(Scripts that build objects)
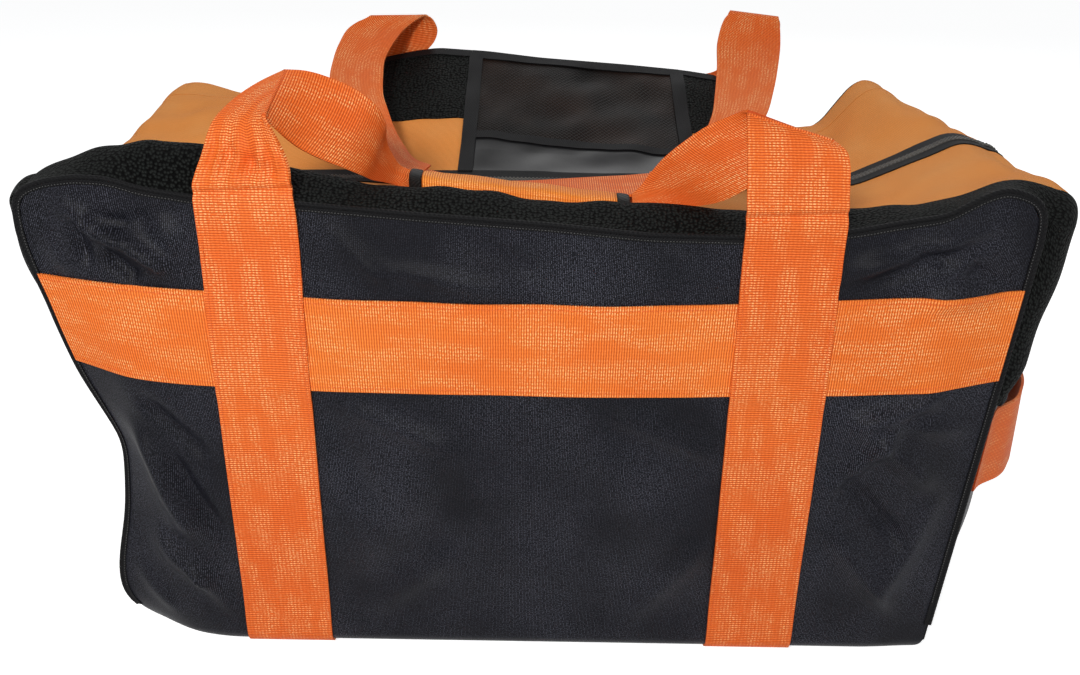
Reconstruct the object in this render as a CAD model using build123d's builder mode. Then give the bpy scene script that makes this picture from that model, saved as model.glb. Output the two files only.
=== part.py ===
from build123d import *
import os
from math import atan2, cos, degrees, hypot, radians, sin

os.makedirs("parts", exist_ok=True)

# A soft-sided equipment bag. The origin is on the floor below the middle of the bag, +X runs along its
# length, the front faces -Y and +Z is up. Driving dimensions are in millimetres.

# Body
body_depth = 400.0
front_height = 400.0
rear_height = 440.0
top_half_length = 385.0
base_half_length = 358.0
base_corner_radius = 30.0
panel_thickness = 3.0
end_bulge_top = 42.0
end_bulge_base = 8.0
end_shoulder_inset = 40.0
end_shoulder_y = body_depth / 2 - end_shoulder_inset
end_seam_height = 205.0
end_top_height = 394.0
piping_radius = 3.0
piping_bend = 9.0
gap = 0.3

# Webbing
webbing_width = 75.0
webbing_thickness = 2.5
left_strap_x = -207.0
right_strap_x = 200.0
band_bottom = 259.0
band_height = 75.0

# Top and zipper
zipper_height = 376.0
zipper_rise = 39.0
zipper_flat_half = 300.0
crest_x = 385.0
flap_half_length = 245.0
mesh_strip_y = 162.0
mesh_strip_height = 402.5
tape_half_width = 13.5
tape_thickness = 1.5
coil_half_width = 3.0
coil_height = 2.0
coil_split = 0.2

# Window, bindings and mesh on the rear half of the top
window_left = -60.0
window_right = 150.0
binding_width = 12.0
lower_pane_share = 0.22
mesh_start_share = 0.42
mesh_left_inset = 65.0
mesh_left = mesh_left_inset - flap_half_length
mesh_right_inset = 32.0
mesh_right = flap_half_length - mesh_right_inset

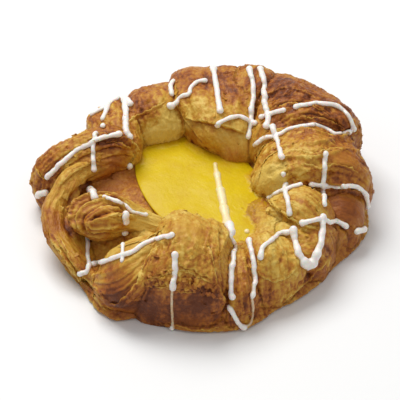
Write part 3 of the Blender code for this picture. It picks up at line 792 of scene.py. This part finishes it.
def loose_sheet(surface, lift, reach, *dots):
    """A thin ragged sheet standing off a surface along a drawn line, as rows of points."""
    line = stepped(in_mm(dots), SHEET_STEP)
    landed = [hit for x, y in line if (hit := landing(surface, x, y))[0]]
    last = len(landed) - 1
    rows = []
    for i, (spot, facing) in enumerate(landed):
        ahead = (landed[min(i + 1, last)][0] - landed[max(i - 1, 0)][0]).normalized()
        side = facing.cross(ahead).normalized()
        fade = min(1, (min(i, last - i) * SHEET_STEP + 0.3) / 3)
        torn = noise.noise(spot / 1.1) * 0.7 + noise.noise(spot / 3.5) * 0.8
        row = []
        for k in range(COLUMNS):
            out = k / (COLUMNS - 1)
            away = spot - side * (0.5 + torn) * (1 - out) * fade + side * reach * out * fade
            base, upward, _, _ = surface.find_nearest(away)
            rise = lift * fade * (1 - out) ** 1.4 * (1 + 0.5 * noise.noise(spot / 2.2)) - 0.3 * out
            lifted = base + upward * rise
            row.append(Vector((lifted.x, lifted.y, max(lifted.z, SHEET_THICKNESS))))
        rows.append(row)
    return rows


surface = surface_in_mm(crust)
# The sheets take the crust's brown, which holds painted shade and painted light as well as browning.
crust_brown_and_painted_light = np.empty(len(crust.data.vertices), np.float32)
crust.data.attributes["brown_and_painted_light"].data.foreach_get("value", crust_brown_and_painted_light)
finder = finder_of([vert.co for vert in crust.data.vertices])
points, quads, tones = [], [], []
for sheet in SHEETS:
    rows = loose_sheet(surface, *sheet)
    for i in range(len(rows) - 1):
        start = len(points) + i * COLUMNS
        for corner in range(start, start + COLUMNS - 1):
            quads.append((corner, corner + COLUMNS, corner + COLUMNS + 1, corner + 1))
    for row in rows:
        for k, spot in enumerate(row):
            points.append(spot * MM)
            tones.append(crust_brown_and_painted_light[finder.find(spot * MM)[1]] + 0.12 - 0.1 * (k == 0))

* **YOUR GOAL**
Look above for every line with the word "from" and copy it.

* **COMPLETE OUTPUT**
Reconstruct the object in this render as a CAD model using build123d's builder mode. Then give the bpy scene script that makes this picture from that model, saved as model.glb. Output the two files only.
from build123d import *
from math import atan2, cos, degrees, hypot, radians, sin